As our conversation continues into what technically is the next day, Giorgio’s keeps the restaurant open for her and we discuss a variety of topics: how little she sleeps (three to four hours), the tight team of friends she works with (her childhood friend Melissa Forde, right-hand woman Jennifer Rosales, and creative director Ciarra Pardo), how we’re both basketball fans in general and fans of LeBron James in particular. (“I woke up at seven A.M. in Japan to watch the last game of the finals,” she says. “I felt so bad when he lost.”) And she talks about Rachel Dolezal, the white N.A.A.C.P. executive who pretended to be black, saying,

“I think she was a bit of a hero, because she kind of flipped on society a little bit. Is it such a horrible thing that she pretended to be black? Black is a great thing, and I think she legit changed people’s perspective a bit and woke people up.”

Rihanna lives in downtown New York City, which she says she loves, and L.A., where she had to find a house with enough bedrooms to turn into closets for her ever expanding wardrobe. Some of the most photographed garments from that wardrobe include a blue fur jacket, a green fur coat, a coat with the Rolling Stones tongue logo on the back, a tuxedo jacket worn with nothing else, fluffy bedroom slippers worn in public, the gorgeous red Azzedine Alaïa dress she wore to the 2013 Grammys, the pink strapless Giambattista Valli gown she wore to the 2015 Grammys, the chic lavender Dior suit worn to the launch of the Tidal streaming service, and, of course, the embroidered, fur-trimmed, yellow satin Guo Pei-designed extravaganza at this past spring’s Met Ball—where she stole the show and appeared above the fold on the front page of the next day’s New York Times. It was typical of how Rihanna likes to mix things up; she accepted her C.F.D.A. award wearing a semi-nude, sheer gown covered with sparkly Swarovski crystals.

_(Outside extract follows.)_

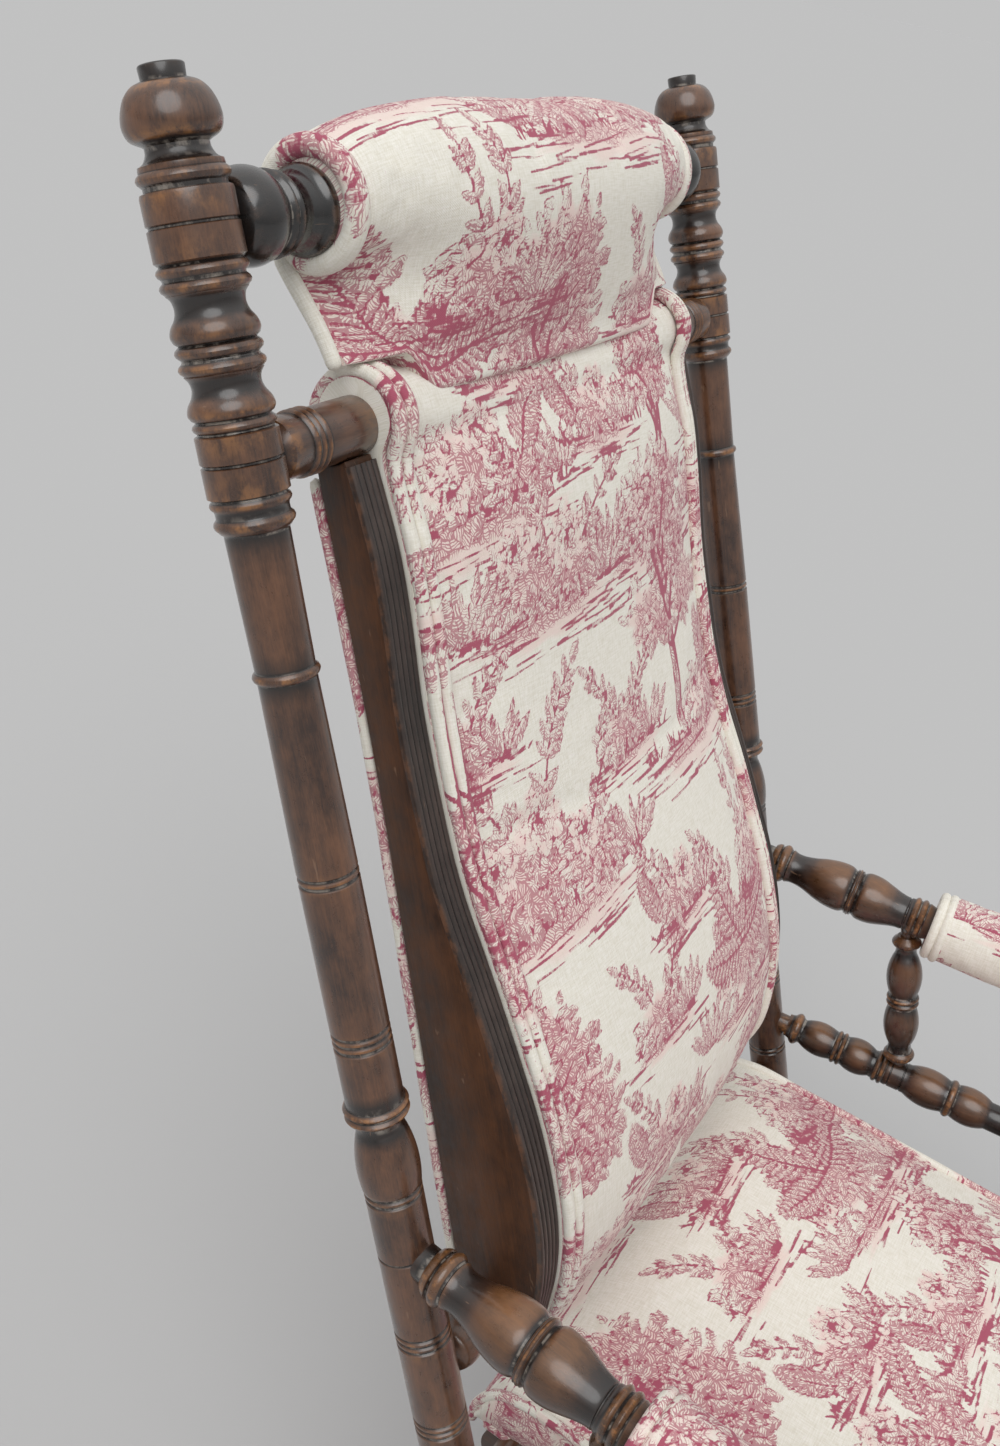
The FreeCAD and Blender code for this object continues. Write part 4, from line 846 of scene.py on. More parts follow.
def add(tree, kind, inputs=None, **settings):
    """Adds a node, sets its properties, and sets or links its inputs."""
    made = tree.nodes.new("ShaderNode" + kind)
    for name, value in settings.items():
        setattr(made, name, value)
    for socket, value in (inputs or {}).items():
        if isinstance(value, bpy.types.NodeSocket):
            tree.links.new(value, made.inputs[socket])
        else:
            made.inputs[socket].default_value = value
    return made


def blank(name):
    material = bpy.data.materials.new(name)
    material.use_nodes = True
    material.node_tree.nodes.clear()
    return material, material.node_tree


def polished_wood(name, painted_hollow_shade, deep, body, worn, wear=1.0, upward_wear_and_light=0.0, lie=None, rough=0.3, coat=0.45):
    """Stained hardwood, waxed and worn by rubbing: painted shade darkens its hollows and cut lines, its edges
    are worn to the bare golden wood, and where it faces up it turns golden, as hand wear and as painted light
    from above.
    """
    material, tree = blank(name)
    if lie is None:
        stock = add(tree, "Attribute", attribute_name="stock").outputs["Vector"]
    else:
        here = add(tree, "TexCoord").outputs["Object"]
        stock = add(tree, "Mapping", {"Vector": here, "Rotation": lie}).outputs["Vector"]
    edge = add(tree, "Attribute", attribute_name="edge").outputs["Fac"]
    hollow = add(tree, "Attribute", attribute_name="hollow").outputs["Fac"]
    # grain lines about 1.5 mm apart and 60 mm long; pores 0.6 mm wide and 5 mm long
    long_grain = add(tree, "Mapping", {"Vector": stock, "Scale": (420, 420, 15)}).outputs["Vector"]
    grain = add(tree, "TexNoise", {"Vector": long_grain, "Scale": 1.0, "Detail": 4.0, "Roughness": 0.55,
                                   "Distortion": 0.6}).outputs["Fac"]
    pore_place = add(tree, "Mapping", {"Vector": stock, "Scale": (1500, 1500, 190)}).outputs["Vector"]
    pores = add(tree, "TexNoise", {"Vector": pore_place, "Scale": 1.0, "Detail": 2.0}).outputs["Fac"]
    # broad figure, 30 to 60 mm patches of heavier and thinner stain, and blotches of about 8 mm
    broad = add(tree, "Mapping", {"Vector": stock, "Scale": (30, 30, 16)}).outputs["Vector"]
    figure = add(tree, "TexNoise", {"Vector": broad, "Scale": 1.0, "Detail": 3.0,
                                    "Roughness": 0.6}).outputs["Fac"]
    rub_place = add(tree, "Mapping", {"Vector": stock, "Scale": (120, 120, 85)}).outputs["Vector"]
    rub = add(tree, "TexNoise", {"Vector": rub_place, "Scale": 1.0, "Detail": 5.0,
                                 "Roughness": 0.7}).outputs["Fac"]
    mottled = add(tree, "Mix", {"Factor": 0.34, 2: figure, 3: rub}).outputs[0]
    mottled = add(tree, "Mix", {"Factor": 0.22, 2: mottled, 3: grain}).outputs[0]
    mottled = add(tree, "Mix", {"Factor": 0.14, 2: mottled, 3: pores}).outputs[0]
    stain = add(tree, "MapRange", {"Value": mottled, "From Min": 0.4, "From Max": 0.6}).outputs[0]
    colour = add(tree, "Mix", {"Factor": stain, 6: linear(deep), 7: linear(body)},
                 data_type="RGBA").outputs[2]
    patchy = add(tree, "MapRange", {"Value": rub, "From Min": 0.42, "From Max": 0.64},
                 interpolation_type="SMOOTHSTEP").outputs[0]
    high = add(tree, "MapRange", {"Value": edge, "From Min": 0.12, "From Max": 0.8}).outputs[0]
    # painted light from above, together with hand wear: surfaces that face up are mixed towards the worn
    # colour
    upward = add(tree, "SeparateXYZ", {0: add(tree, "NewGeometry").outputs["Normal"]}).outputs["Z"]
    hand_wear_and_top_light = add(tree, "MapRange", {"Value": upward, "From Min": -0.1, "From Max": 0.95,
                                     "To Max": upward_wear_and_light}).outputs[0]
    bare = add(tree, "MapRange", {"Value": hollow, "From Min": 0.3, "From Max": -0.3}).outputs[0]
    hand_wear_and_top_light = add(tree, "Math", {0: hand_wear_and_top_light, 1: bare}, operation="MULTIPLY").outputs[0]
    streaks = add(tree, "MapRange", {"Value": mottled, "From Min": 0.36, "From Max": 0.6,
                                     "To Min": 0.35}).outputs[0]
    hand_wear_and_top_light = add(tree, "Math", {0: hand_wear_and_top_light, 1: streaks}, operation="MULTIPLY").outputs[0]
    high = add(tree, "Math", {0: high, 1: patchy}, operation="MULTIPLY").outputs[0]
    wear_and_top_light_amount = add(tree, "Math", {0: high, 1: hand_wear_and_top_light}, operation="MAXIMUM").outputs[0]
    wear_and_top_light_amount = add(tree, "Math", {0: wear_and_top_light_amount, 1: 0.85 * wear}, operation="MULTIPLY",
                      use_clamp=True).outputs[0]
    colour = add(tree, "Mix", {"Factor": wear_and_top_light_amount, 6: colour, 7: linear(worn)},
                 data_type="RGBA").outputs[2]
    # painted shade: the hollows and the cut lines are darkened towards the near-black shade colour
    low = add(tree, "MapRange", {"Value": hollow, "From Min": 0.05, "From Max": 0.6}).outputs[0]
    painted_groove_shade = add(tree, "MapRange", {"Value": edge, "From Min": -0.12, "From Max": -0.5}).outputs[0]
    low = add(tree, "Math", {0: low, 1: painted_groove_shade}, operation="MAXIMUM").outputs[0]
    low = add(tree, "Math", {0: low, 1: 0.9}, operation="MULTIPLY").outputs[0]
    colour = add(tree, "Mix", {"Factor": low, 6: colour, 7: linear(painted_hollow_shade)}, data_type="RGBA").outputs[2]
    # old wax, dried pale in some of the cut lines
    deep_cut = add(tree, "MapRange", {"Value": edge, "From Min": -0.55, "From Max": -0.9}).outputs[0]
    dusty = add(tree, "MapRange", {"Value": rub, "From Min": 0.47, "From Max": 0.6}).outputs[0]
    wax = add(tree, "Math", {0: deep_cut, 1: dusty}, operation="MULTIPLY").outputs[0]
    wax = add(tree, "Math", {0: wax, 1: 0.6}, operation="MULTIPLY").outputs[0]
    colour = add(tree, "Mix", {"Factor": wax, 6: colour, 7: linear("#a79d92")}, data_type="RGBA").outputs[2]
    # nicks and short scratches, 0.4 mm wide, at a slant to the grain
    nick_place = add(tree, "Mapping", {"Vector": stock, "Rotation": (0.3, 0.5, 0.2), "Scale": (900, 220, 60)})
    nicks = add(tree, "TexNoise", {"Vector": nick_place.outputs[0], "Scale": 1.0,
                                   "Detail": 2.0}).outputs["Fac"]
    nicked = add(tree, "MapRange", {"Value": nicks, "From Min": 0.71, "From Max": 0.76,
                                    "To Max": 0.4}).outputs[0]
    colour = add(tree, "Mix", {"Factor": nicked, 6: colour, 7: linear("#8d6e57")},
                 data_type="RGBA").outputs[2]
    gloss = add(tree, "MapRange", {"Value": rub, "From Min": 0.3, "From Max": 0.7, "To Min": rough - 0.08,
                                   "To Max": rough + 0.16}).outputs[0]
    bumps = add(tree, "Mix", {"Factor": 0.5, 2: grain, 3: pores}).outputs[0]
    bump = add(tree, "Bump", {"Height": bumps, "Strength": 0.3, "Distance": 0.0003}).outputs[0]
    shader = add(tree, "BsdfPrincipled", {"Base Color": colour, "Roughness": gloss, "Normal": bump,
                                          "IOR": 1.5,
                                          "Coat Weight": coat, "Coat Roughness": 0.17})
    add(tree, "OutputMaterial", {"Surface": shader.outputs[0]})
    return material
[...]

“I wanted to wear something that looked like it was floating on me,” she recalls. “But after that, I thought, O.K., we can’t do this again for a while. No nipples, no sexy shit, or it’s going to be like a gimmick. That night [at the C.F.D.A. awards] was like a last hurrah; I decided to take a little break from that and wear clothes.”

The same attitude extends to her music. She has recorded everything from the beautiful ballad “Stay” to the reggae/rock-inspired anthem “Rude Boy.” Her new, much-anticipated album—her first in more than three years (which, as we spoke, she was still working on)—has taken a while because, says Jay Z, “she wants it to be perfect.” One of the songs on it, the hypnotic “American Oxygen,” was released accompanied by a moving video with images of Martin Luther King Jr., the Black Power salute at the 1968 Olympics, J.F.K. Jr. saluting his father’s coffin, Muhammad Ali, immigrants, ghettos, rocket launches, and more. Then there’s the 180-degree turn that was the single—the vengeful and humorous “Bitch Better Have My Money”—in which, Rihanna says, she plays a character but which is also a song about female empowerment. In the music business, Rihanna is a powerful woman; she recently made a deal to own all of her past and future master recordings, and from now on she’ll release her music through her company, Westbury Road. Says Jay Z, “What took me 15 or 20 years to get has taken her 10, and will take the next person 5 years. It’s great to be able to help fight that fight.”

While many people describe Rihanna as “fearless,” Jay Z says he sees her more as “fiery.” What Rihanna herself fears—aside from “haunted shit” and childbirth (even though she says she wants a child “so bad … eventually”)—is the pedestal that comes with fame.

“It all looks very glittery and blinged out,” she says, “but it’s way too scary and unrealistic. There’s a long way to fall when you pretend that you’re so far away from the earth, far away from reality, floating in a bubble that’s protected by fame or success. It’s scary, and it’s the thing I fear the most: to be swallowed up by that bubble. It can be poison to you, fame.”

So, even though she is more accessible—and polite—to her fans than some stars who pretend to be, she says her everyday conversations with her friends center on: how normal a life can she actually have? I mention that Eminem once told me he would trade a lot of his fame just to be able to go to the mall, and she exclaims,

“Dude! Oh my God—this is scary and sad all at the same time. I literally dream about buying my own groceries.” Come on, I say. “Swear to God. Because it is something that is real and normal. Something that can keep you a little bit uncomfortable.”

Uncomfortable?

“A hundred percent. Because life is not perfect, and the minute you feel it’s perfect, it’s not real. Artists sign a deal to make music; we didn’t sign to be perfect, or to be role models. We’re all flawed human beings who are learning and growing and evolving and going through the same bullshit as everybody else. The fact that people expect the day we sign we’re supposed to be perfect does not make any fucking sense to me. Even tragedy, every trial in your life, is a test. It’s like a class—you take an exam, and if you pass, you move on to the next. You still have to take another test and prove yourself again.”

And, having been through drama, dysfunctional relationships, and all those tests, when it comes to her personal life, Rihanna says that for now

“I’m fine being with myself. I don’t want to really let anybody in. I’ve got too much on my plate, and I’m not even worried about it.”

I say it will take a very special person to share her life.

“A hundred percent,” she says. “A very extraordinary gentleman, with a lot of patience, will come along when I least expect it. And I don’t want it right now. I can’t really be everything for someone. This is my reality right now.”

So one day, I say, someone will come in on a white horse …

“No,” she says, laughing. “Not on a white horse. Probably on a black motorcycle.”